From its own analyses and research, CIPD highlights four types of implementation problem that bedevil attempts to improve the performance of UK organisations:

Ignorance - despite the best efforts of management gurus and economists, too many senior UK managers remain oblivious of research and best practice initiatives demonstrating the links between good management practice and organisational success;

Inertia - even where the need for change is recognised, management is often reluctant, for both cultural and financial reasons, to make necessary organisational changes;

Inadequacy - where change is pursued, the change process is too often poorly implemented, with human resource initiatives not properly integrated with line management;

Integration - the change process often fails to recognise the need for stepwise change throughout organisations encompassing improvement in the use of technology, corporate structures, financial arrangements, and the management of people. Acting on one of these aspects of an organisation without corresponding change on all can hinder rather than help the shift toward high performance.

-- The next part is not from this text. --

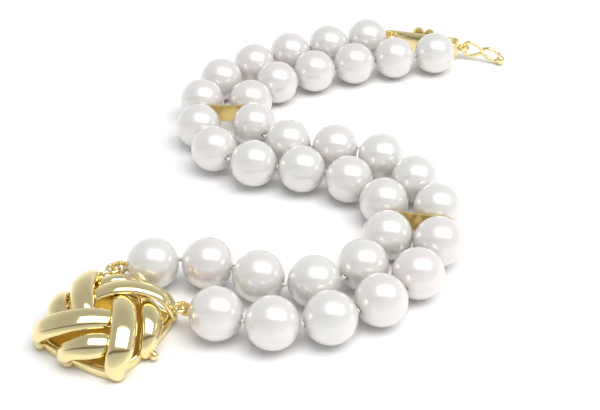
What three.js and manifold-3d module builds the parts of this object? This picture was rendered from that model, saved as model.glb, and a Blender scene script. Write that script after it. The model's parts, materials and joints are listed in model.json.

Philpott continues, Michael Porter's timely contribution should help raise the quality of public debate on the organisational and practice dimension of the UK's productivity problem. But beyond this the time has come for a 'do tank' rather than 'think tank' approach to UK management.

Fewer than 1 in 5 UK organisations implement the kind of high performance work practices such as flat structures or autonomous team-working that have enabled the US to surge well ahead in the productivity stakes since the mid-1990s. This is despite constant rhetoric from within both business and government on the need to raise the UK's productivity game.

Alongside much needed improvement in capital investment and skills training, far greater effort must be made to improve the way in which UK organisations are structured and, in particular, the way in which they manage and develop people.

If Professor Porter can demonstrate how this change process can be implemented, as well as highlighting how much it is needed, his efforts will themselves prove highly effective.